(Task details)
Reproduce each line of the listing exactly.

(Data excerpt)
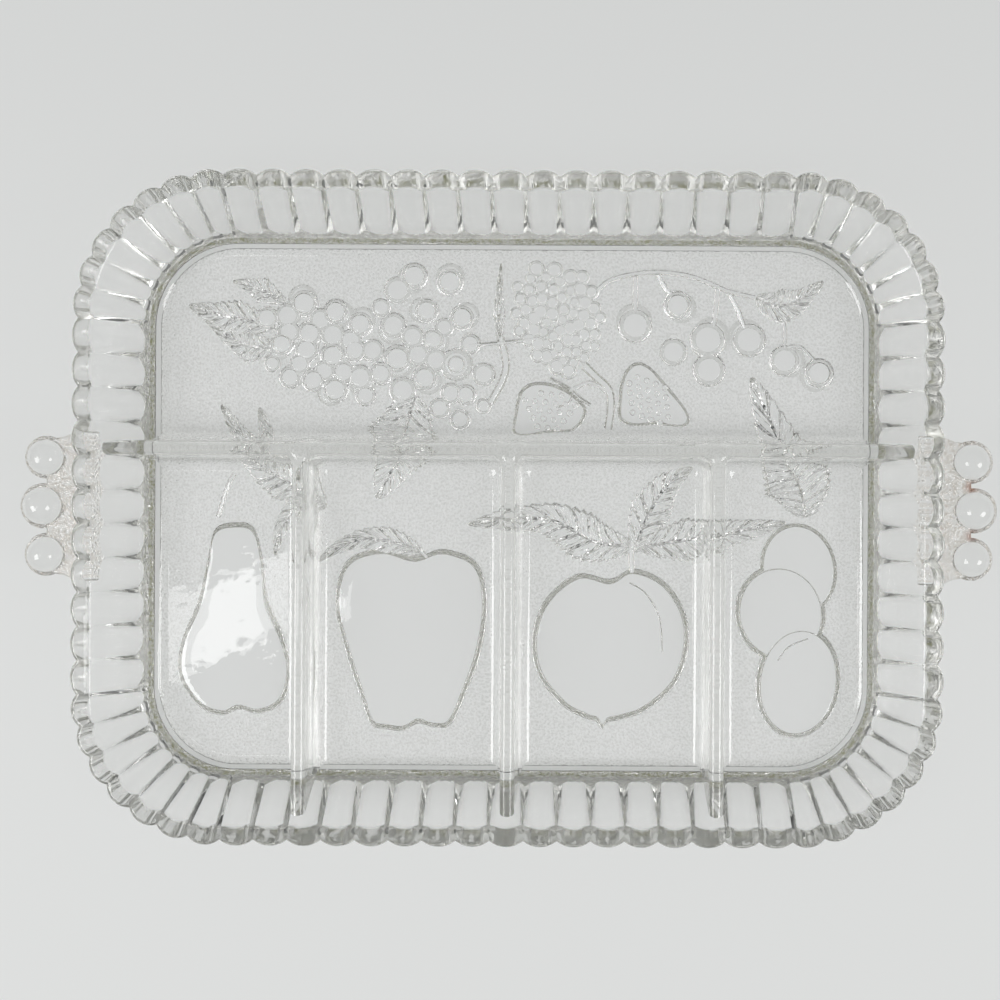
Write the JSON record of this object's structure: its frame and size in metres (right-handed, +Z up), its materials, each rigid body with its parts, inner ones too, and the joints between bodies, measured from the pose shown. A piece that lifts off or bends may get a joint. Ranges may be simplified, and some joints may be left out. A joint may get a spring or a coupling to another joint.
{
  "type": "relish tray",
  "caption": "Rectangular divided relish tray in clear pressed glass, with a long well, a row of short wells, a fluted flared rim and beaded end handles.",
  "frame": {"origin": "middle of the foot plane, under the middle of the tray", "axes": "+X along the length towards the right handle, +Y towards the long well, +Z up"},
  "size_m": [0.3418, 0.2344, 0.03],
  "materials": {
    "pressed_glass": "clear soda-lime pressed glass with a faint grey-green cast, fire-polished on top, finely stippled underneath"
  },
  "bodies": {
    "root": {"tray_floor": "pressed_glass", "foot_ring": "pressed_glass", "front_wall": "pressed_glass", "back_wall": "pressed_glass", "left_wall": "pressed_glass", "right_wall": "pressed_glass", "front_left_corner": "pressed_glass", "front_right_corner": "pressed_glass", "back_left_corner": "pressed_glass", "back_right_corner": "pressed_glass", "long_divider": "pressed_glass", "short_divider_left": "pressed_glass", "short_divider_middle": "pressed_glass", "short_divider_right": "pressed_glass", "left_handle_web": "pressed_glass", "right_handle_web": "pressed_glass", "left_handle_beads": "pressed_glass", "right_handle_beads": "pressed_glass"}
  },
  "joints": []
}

(Solution below)
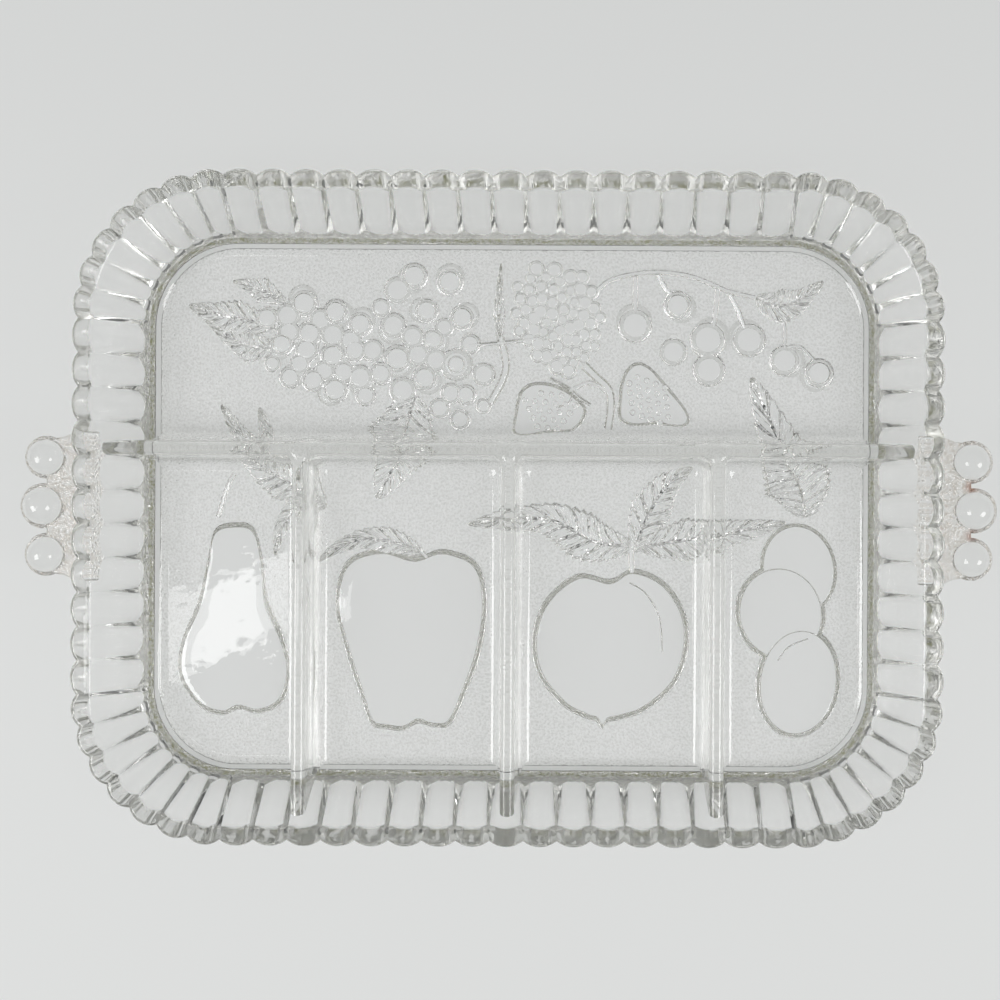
Write the JSON record of this object's structure: its frame and size in metres (right-handed, +Z up), its materials, each rigid body with its parts, inner ones too, and the joints between bodies, measured from the pose shown. A piece that lifts off or bends may get a joint. Ranges may be simplified, and some joints may be left out. A joint may get a spring or a coupling to another joint.
{
  "type": "relish tray",
  "caption": "Rectangular divided relish tray in clear pressed glass, with a long well, a row of short wells, a fluted flared rim and beaded end handles.",
  "frame": {"origin": "middle of the foot plane, under the middle of the tray", "axes": "+X along the length towards the right handle, +Y towards the long well, +Z up"},
  "size_m": [0.3418, 0.2344, 0.03],
  "materials": {
    "pressed_glass": "clear soda-lime pressed glass with a faint grey-green cast, fire-polished on top, finely stippled underneath"
  },
  "bodies": {
    "root": {"tray_floor": "pressed_glass", "foot_ring": "pressed_glass", "front_wall": "pressed_glass", "back_wall": "pressed_glass", "left_wall": "pressed_glass", "right_wall": "pressed_glass", "front_left_corner": "pressed_glass", "front_right_corner": "pressed_glass", "back_left_corner": "pressed_glass", "back_right_corner": "pressed_glass", "long_divider": "pressed_glass", "short_divider_left": "pressed_glass", "short_divider_middle": "pressed_glass", "short_divider_right": "pressed_glass", "left_handle_web": "pressed_glass", "right_handle_web": "pressed_glass", "left_handle_beads": "pressed_glass", "right_handle_beads": "pressed_glass"}
  },
  "joints": []
}